My dad’s favorite T-shirt, since my first year of college, says “Bank of Dad”. The T-shirt did not lie and my dad gifted and loaned me money on several occasions for big ticket purchases during my early twenties: new car down payment, exercise machine, graduation trip to Europe, and more.
His intentions were in my favor, but the lessons on saving and waiting were not being taught to me as a child or even in my early twenties. Fast forward 10 years. With a stepdaughter in her teens and three boys under the age of 7, I have been experimenting on how to teach them about financial prudence.
I enjoy finding new, different, creative and fun ways to manage my household finances for today’s child rearing years, tomorrow’s college years and eventually retirement years. Here are a few ways I teach finances to my kids.
Allowance. My children earn money by completing their household chores, and then they save half and spend half at their discretion. I believe that a dollar earned is a harder dollar to spend. I rarely buy any extras for my kids and tell them to use their allowance. I have a flat rate I pay for each chore and I assign enough chores so that they earn approximately $1 per year of age. This has given my teen a perspective of the value of a $20 movie night with her friends that took her several weeks to save.
Participate in Spending on Budget. I tell my teen that I have $100 to spend today at the grocery store. She helps me keep a tab of the items (rounded up to the nearest dollar to account for sales tax and for simple addition) and keeps me updated on the tally as we shop.

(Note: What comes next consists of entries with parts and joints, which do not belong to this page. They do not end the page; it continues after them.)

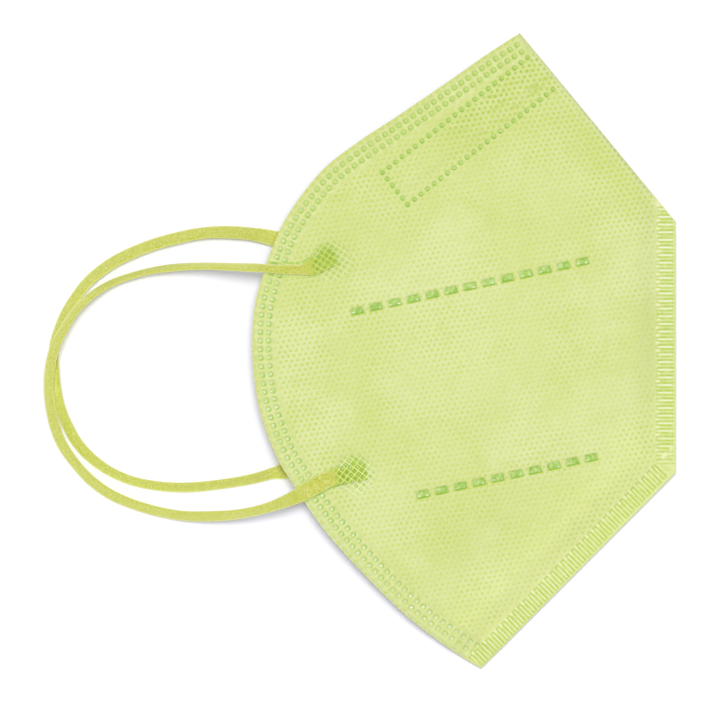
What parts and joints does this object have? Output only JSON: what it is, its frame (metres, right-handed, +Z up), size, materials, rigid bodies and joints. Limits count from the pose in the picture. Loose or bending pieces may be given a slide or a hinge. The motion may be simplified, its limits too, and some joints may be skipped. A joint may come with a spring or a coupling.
{
  "type": "disposable respirator",
  "caption": "Flat-fold filtering half mask lying on its side: folded laminate body with welded seam edge, pocketed nose wire and flat elastic ear loops.",
  "frame": {"origin": "middle of the mask body's footprint, without the ear loops, on the surface that it lies on", "axes": "+Z up from the surface, +Y towards the nose, +X towards the welded front seam; the open face edge and the ear loops are towards -X"},
  "size_m": [0.1595, 0.1604, 0.017],
  "materials": {
    "fabric": "matt dimpled nonwoven, lime green",
    "wire": "plastic-coated flat wire",
    "strap": "matt knitted elastic, yellow-green"
  },
  "bodies": {
    "root": {"mask_body": "fabric", "nose_wire": "wire", "ear_loop_right": "strap", "ear_loop_left": "strap"}
  },
  "joints": []
}
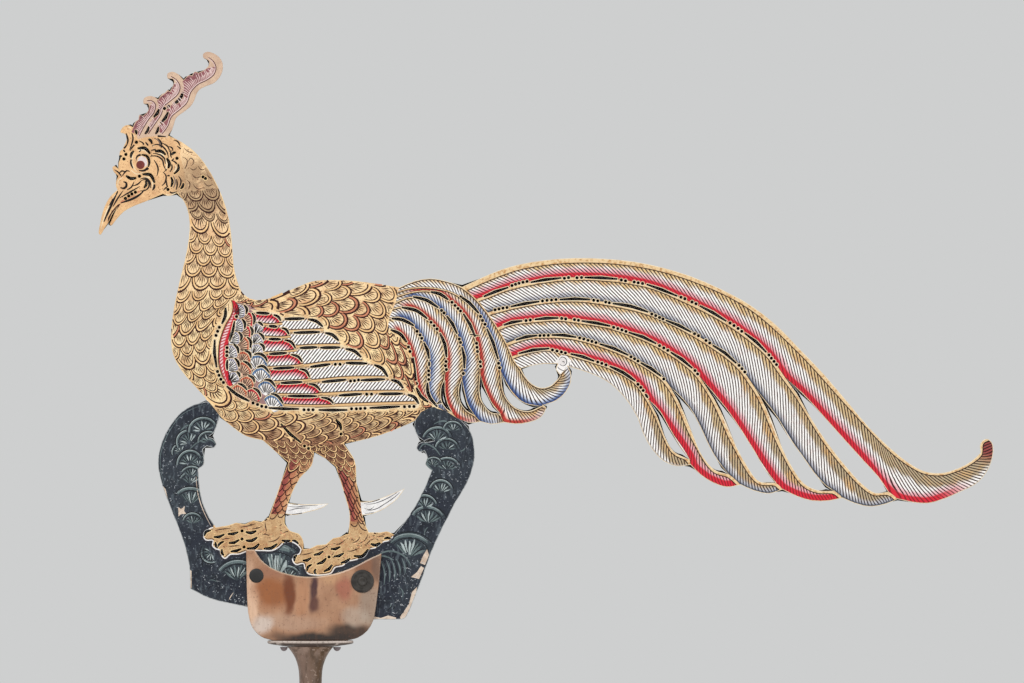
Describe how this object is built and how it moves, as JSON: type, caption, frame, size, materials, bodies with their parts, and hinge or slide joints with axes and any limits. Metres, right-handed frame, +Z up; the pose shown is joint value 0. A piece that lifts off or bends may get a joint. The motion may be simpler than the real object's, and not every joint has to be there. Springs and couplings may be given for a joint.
{
  "type": "shadow puppet",
  "caption": "Pierced and painted rawhide shadow puppet of a peacock on its ground, riveted between two horn cheeks on a turned horn handle.",
  "frame": {"origin": "centre of the flat blunt tip of the handle", "axes": "+Z up the handle's axis to the bird's crest, X in the plane of the sheet with the bird's beak towards -X and its tail towards +X, Y through the sheet's thickness with the pictured face towards -Y"},
  "size_m": [0.4921, 0.0172, 0.5391],
  "materials": {
    "painted_rawhide": "painted, slightly glossy",
    "pale_horn": "polished translucent horn",
    "dark_horn": "satin horn",
    "dark_rivet": "dark, dull",
    "grey_metal": "tarnished",
    "resin": "cloudy resin"
  },
  "bodies": {
    "root": {"figure_sheet": "painted_rawhide", "front_cheek": "pale_horn", "back_cheek": "pale_horn", "left_rivet": "dark_rivet", "right_rivet": "grey_metal", "right_washer": "grey_metal", "left_burr": "grey_metal", "right_burr": "grey_metal", "handle_stem": "dark_horn", "collar": "dark_horn", "resin_lump_left": "resin", "resin_lump_right": "resin"}
  },
  "joints": []
}
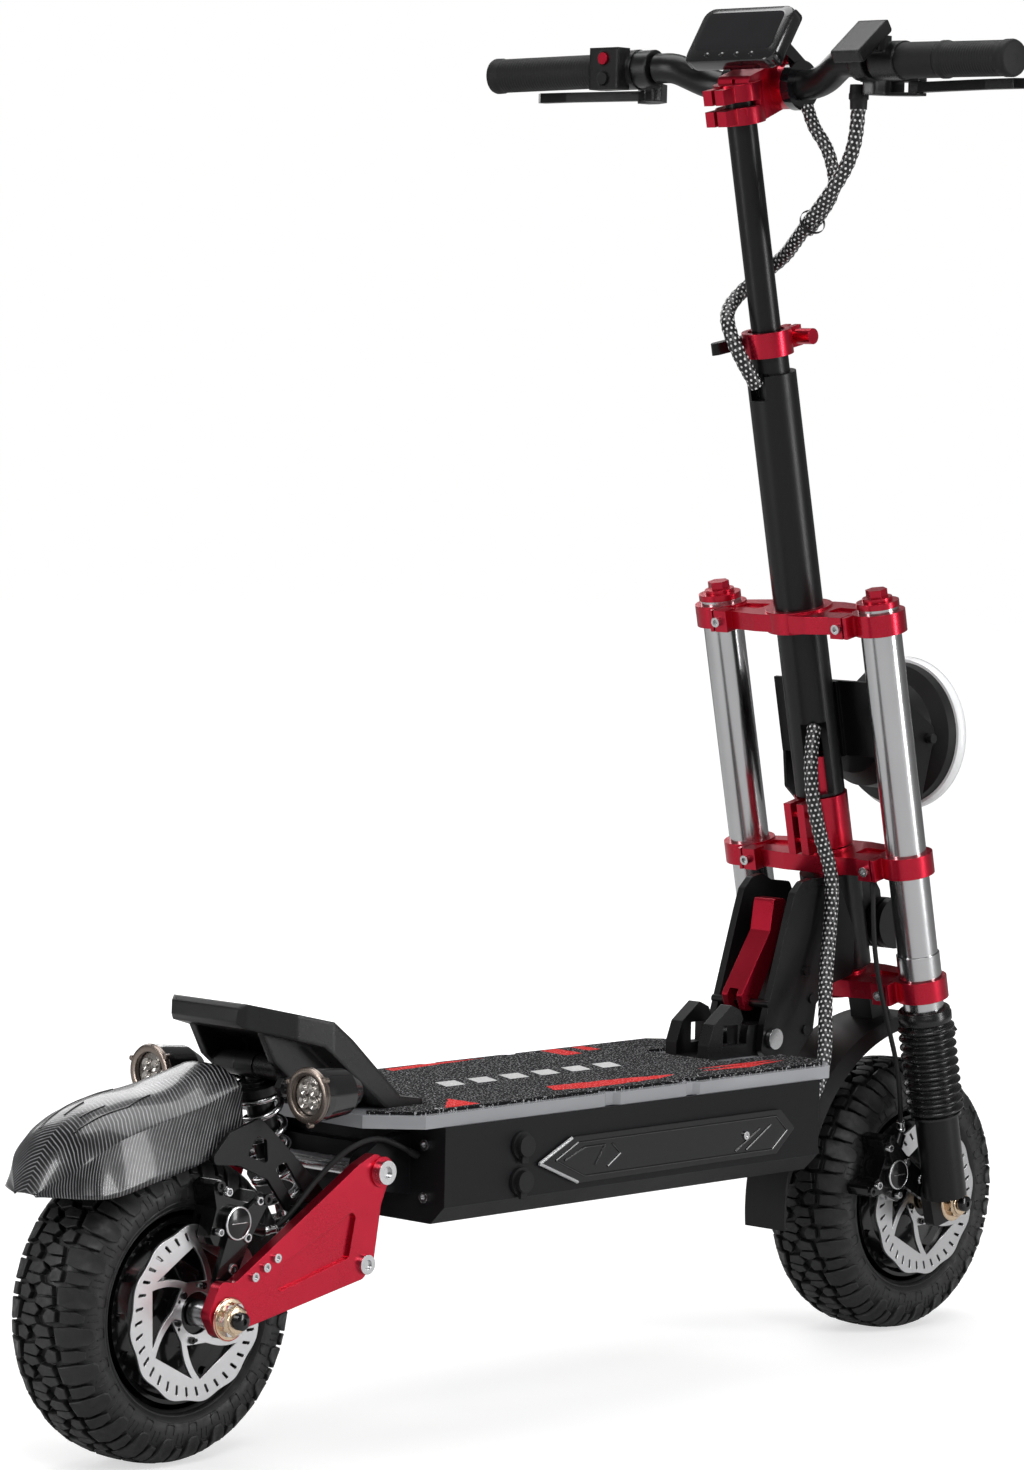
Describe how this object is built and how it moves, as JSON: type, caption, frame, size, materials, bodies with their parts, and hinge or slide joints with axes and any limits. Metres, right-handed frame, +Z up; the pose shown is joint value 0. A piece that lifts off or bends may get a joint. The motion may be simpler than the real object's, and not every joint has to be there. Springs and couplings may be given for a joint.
{
  "type": "electric kick scooter",
  "caption": "Electric kick scooter with knobbly tyres, twin-stanchion fork, folding neck, telescoping stem, box deck and rear swingarm.",
  "frame": {"origin": "on the ground under the middle of the whole scooter", "axes": "+X forward, +Y to the rider's left, +Z up"},
  "size_m": [1.326, 0.6712, 1.3355],
  "materials": {
    "deck_black": "satin black powder coat",
    "clear_lid": "clear polycarbonate",
    "grip_mat": "gritty non-slip mat with red shapes",
    "pack_wrap": "shrink wrap",
    "badge_clear": "smoked clear plate",
    "soft_rubber": "matte",
    "satin_black": "satin",
    "lamp_black": "gloss with bronze bezel",
    "steel": "zinc plated",
    "red_anodised": "red anodised",
    "carbon_plastic": "carbon pattern",
    "tyre_rubber": "knobbly off-road",
    "motor_black": "gloss black",
    "rotor_steel": "ground",
    "spring_steel": "bright",
    "chrome_tube": "polished",
    "lamp_clear": "clear ring",
    "matte_black": "matte",
    "screen": "gloss screen",
    "loom": "spiral wrap with white dots",
    "brass_nut": "yellow zinc"
  },
  "bodies": {
    "chassis": {"deck_shell": "deck_black", "deck_lid": "clear_lid", "deck_mat": "grip_mat", "power_pack": "pack_wrap", "side_badges": "badge_clear", "charge_ports": "soft_rubber", "footrest": "satin_black", "turn_signals": "lamp_black", "fold_base": "satin_black", "fold_pin": "steel", "deck_bolts": "steel", "rear_cable": "soft_rubber"},
    "swingarm": {"swingarms": "red_anodised", "swingarm_bolts": "brass_nut", "rear_fender": "carbon_plastic", "fender_brackets": "satin_black", "rear_caliper": "motor_black"},
    "rear_wheel": {"rear_tyre": "tyre_rubber", "rear_hub_motor": "motor_black", "rear_rotor": "rotor_steel"},
    "shock": {"shock_body": "satin_black", "shock_spring": "spring_steel"},
    "shock_shaft": {"shock_rod": "steel"},
    "neck": {"neck": "satin_black", "lower_loom": "loom"},
    "latch": {"latch_lever": "red_anodised"},
    "steering": {"fork_yokes": "red_anodised", "stanchions": "chrome_tube", "stem_collar": "red_anodised", "lower_stem": "satin_black", "telescope_clamp": "red_anodised", "headlight_bracket": "satin_black", "horn": "matte_black", "front_mudguard": "matte_black", "clamp_screws": "steel", "fork_bellows": "soft_rubber", "front_cable": "soft_rubber"},
    "quick_release_lever": {"quick_release": "satin_black"},
    "fork_lowers": {"fork_legs": "satin_black", "front_axle": "brass_nut", "front_caliper": "motor_black"},
    "front_wheel": {"front_tyre": "tyre_rubber", "front_hub_motor": "motor_black", "front_rotor": "rotor_steel"},
    "headlight": {"headlight_housing": "matte_black", "headlight_ring": "lamp_clear"},
    "cockpit": {"upper_tube": "satin_black", "stem_head": "red_anodised", "handlebar": "satin_black", "display": "screen", "grips": "soft_rubber", "switch_pod": "matte_black", "voltage_meter": "matte_black", "lever_perches": "satin_black", "upper_loom": "loom"},
    "throttle": {"throttle_sleeve": "soft_rubber"},
    "left_lever": {"brake_lever_left": "satin_black"},
    "right_lever": {"brake_lever_right": "satin_black"},
    "horn_switch": {"horn_button": "red_anodised"},
    "light_switch": {"light_button": "soft_rubber"}
  },
  "joints": [
    {"name": "swingarm_pivot", "type": "hinge", "parent": "chassis", "child": "swingarm", "pos_m": [-0.32, 0, 0.252], "axis": [0, 1, 0], "range_deg": [0, 8], "stiffness_Nm_per_rad": 900, "springref_deg": -5.73, "deforming": ["rear_cable"]},
    {"name": "rear_wheel_spin", "type": "hinge", "parent": "swingarm", "child": "rear_wheel", "pos_m": [-0.509, 0, 0.14], "axis": [0, 1, 0], "continuous": true},
    {"name": "shock_tilt", "type": "hinge", "parent": "chassis", "child": "shock", "pos_m": [-0.391, 0, 0.345], "axis": [0, 1, 0], "range_deg": [0, 3.5]},
    {"name": "shock_stroke", "type": "slide", "parent": "shock", "child": "shock_shaft", "axis": [-0.2849, 0, 0.9586], "range_m": [0, 0.007], "deforming": ["shock_spring"]},
    {"name": "neck_fold", "type": "hinge", "parent": "chassis", "child": "neck", "pos_m": [0.295, 0, 0.32], "axis": [0, -1, 0], "range_deg": [0, 77], "deforming": ["lower_loom"]},
    {"name": "latch_open", "type": "hinge", "parent": "neck", "child": "latch", "pos_m": [0.291, 0, 0.354], "axis": [0, -1, 0], "range_deg": [0, 35]},
    {"name": "steering_turn", "type": "hinge", "parent": "neck", "child": "steering", "pos_m": [0.43537, 0, 0.42937], "axis": [-0.2185, 0, 0.9758], "range_deg": [-32, 32], "deforming": ["lower_loom", "front_cable"]},
    {"name": "fork_travel", "type": "slide", "parent": "steering", "child": "fork_lowers", "axis": [-0.2185, 0, 0.9758], "range_m": [0, 0.04], "stiffness_N_per_m": 20000, "springref_m": -0.025, "deforming": ["fork_bellows", "front_cable"]},
    {"name": "front_wheel_spin", "type": "hinge", "parent": "fork_lowers", "child": "front_wheel", "pos_m": [0.523, 0, 0.14], "axis": [0, 1, 0], "continuous": true},
    {"name": "headlight_tilt", "type": "hinge", "parent": "steering", "child": "headlight", "pos_m": [0.495, 0, 0.615], "axis": [0, 1, 0], "range_deg": [-10, 12]},
    {"name": "stem_telescope", "type": "slide", "parent": "steering", "child": "cockpit", "axis": [-0.2185, 0, 0.9758], "range_m": [-0.15, 0], "deforming": ["upper_loom"]},
    {"name": "quick_release_open", "type": "hinge", "parent": "steering", "child": "quick_release_lever", "pos_m": [0.33724, 0.019, 1.01867], "axis": [0.2185, 0, -0.9758], "range_deg": [0, 110]},
    {"name": "throttle_twist", "type": "hinge", "parent": "cockpit", "child": "throttle", "pos_m": [0.26887, -0.217, 1.28207], "axis": [-0.0913, -0.9957, -0.0174], "range_deg": [0, 60], "stiffness_Nm_per_rad": 0.4, "springref_deg": -17.19},
    {"name": "left_brake", "type": "hinge", "parent": "cockpit", "child": "left_lever", "pos_m": [0.313, 0.172, 1.2595], "axis": [0, 0, 1], "range_deg": [0, 12.5], "stiffness_Nm_per_rad": 3, "springref_deg": -8.59},
    {"name": "right_brake", "type": "hinge", "parent": "cockpit", "child": "right_lever", "pos_m": [0.313, -0.172, 1.2595], "axis": [0, 0, -1], "range_deg": [0, 12.5], "stiffness_Nm_per_rad": 3, "springref_deg": -8.59},
    {"name": "horn_press", "type": "slide", "parent": "cockpit", "child": "horn_switch", "axis": [1, 0, 0], "range_m": [0, 0.0015], "stiffness_N_per_m": 400, "springref_m": -0.001},
    {"name": "light_press", "type": "slide", "parent": "cockpit", "child": "light_switch", "axis": [1, 0, 0], "range_m": [0, 0.0015], "stiffness_N_per_m": 400, "springref_m": -0.001}
  ],
  "couplings": [
    {"joint": "shock_tilt", "follows": "swingarm_pivot", "ratio": 0.398},
    {"joint": "shock_stroke", "follows": "swingarm_pivot", "m_per_rad": 0.0442}
  ]
}
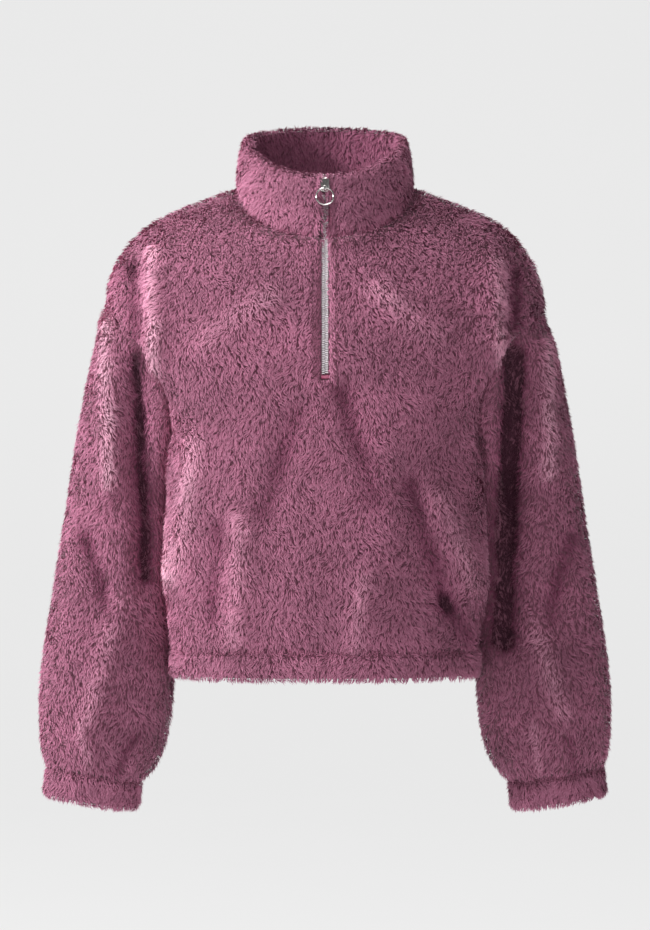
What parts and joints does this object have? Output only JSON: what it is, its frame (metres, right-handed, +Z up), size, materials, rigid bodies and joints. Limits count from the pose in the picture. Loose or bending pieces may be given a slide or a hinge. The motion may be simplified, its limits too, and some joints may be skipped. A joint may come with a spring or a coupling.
{
  "type": "cropped half-zip fleece top",
  "caption": "Cropped teddy-fleece pullover with a stand collar, half zip with ring pull, dropped long sleeves and gathered elasticated hem and cuffs.",
  "frame": {"origin": "middle of the neck base at the height of the shoulder's high points, where the wearer's shoulders carry the garment", "axes": "+Z up, -Y out of the garment's front, +X to the right in a front view"},
  "size_m": [0.6258, 0.2367, 0.7514],
  "materials": {
    "teddy_fleece": "pile",
    "zip_tape": "woven",
    "zip_teeth": "satin",
    "zip_stop": "satin",
    "zip_steel": "polished"
  },
  "bodies": {
    "garment": {"front": "teddy_fleece", "back": "teddy_fleece", "collar": "teddy_fleece", "hem_casing": "teddy_fleece", "sleeve_left": "teddy_fleece", "sleeve_right": "teddy_fleece", "cuff_left": "teddy_fleece", "cuff_right": "teddy_fleece", "zip_tape_left": "zip_tape", "zip_tape_right": "zip_tape", "zip_chain": "zip_teeth", "zip_bottom_stop": "zip_stop", "zip_slider": "zip_steel", "zip_top_stop": "zip_steel"},
    "zip_pull": {"zip_pull_ring": "zip_steel"}
  },
  "joints": [
    {"name": "pull_ring_swing", "type": "hinge", "parent": "garment", "child": "zip_pull", "pos_m": [0, -0.08101, 0.00966], "axis": [-1, 0, 0], "range_deg": [0, 120]}
  ]
}
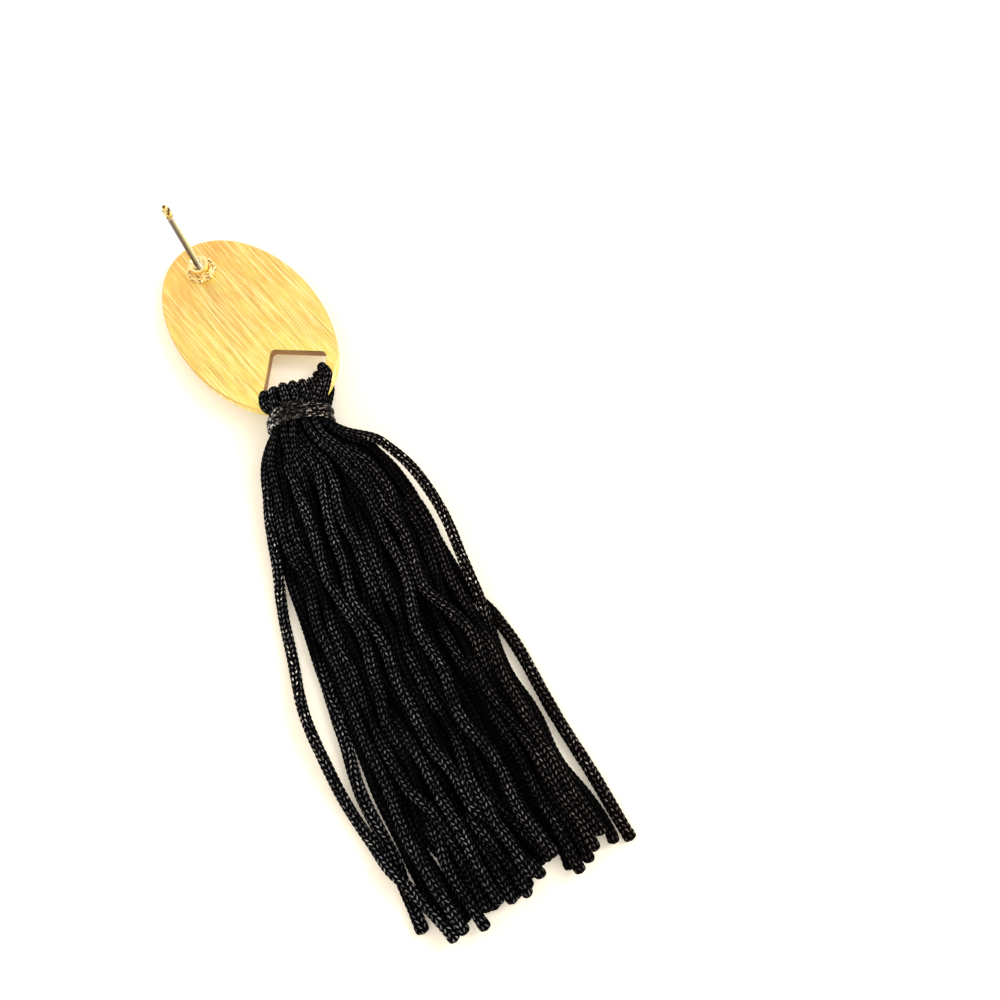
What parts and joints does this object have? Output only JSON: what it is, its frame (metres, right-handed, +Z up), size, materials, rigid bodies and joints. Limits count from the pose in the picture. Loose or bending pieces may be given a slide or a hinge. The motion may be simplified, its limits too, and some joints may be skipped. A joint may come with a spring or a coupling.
{
  "type": "tassel earring",
  "caption": "Drop earring lying face down: flat oval plate with a pointed window and an ear post, and a tassel of black braided cords looped over the rim and bound at the neck.",
  "frame": {"origin": "centre of the box of the whole earring in plan, on the surface that it lies on", "axes": "+Y from the tassel's tips to the plate's post end, +X to the side that the tassel leans away from, +Z up along the ear post, which leans 5 degrees towards +Y"},
  "size_m": [0.0328, 0.079, 0.0134],
  "materials": {
    "gold_plate": "pale gold plating on brass, brushed along the plate's length; the ear post is bare steel and the boss is polished",
    "cord": "black braided nylon cord with a satin glint",
    "thread": "glossy black sewing thread"
  },
  "bodies": {
    "root": {"oval_plate": "gold_plate", "tassel": "cord", "neck_wrap": "thread"}
  },
  "joints": []
}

Hobbies. My teen receives a list every other month listing the costs we pay for her swim team and band class activities. The amount adds up fast and gives her a perspective of the cost of extra activities. This list could also include cell phones, texting, trendy clothing (more than the jeans/t-shirt), I-pod music, auto insurance, etc… This list does not include her allowance expenditures as her allowance is her own money.
Credit card. Credit is a very useful tool which is easily disrespected by consumers. Teaching teens to use it wisely may prevent mistakes in their twenties. When my teen is driving age, I plan to start this learning process with a gasoline card.
What are your ideas for raising children to be financially smart?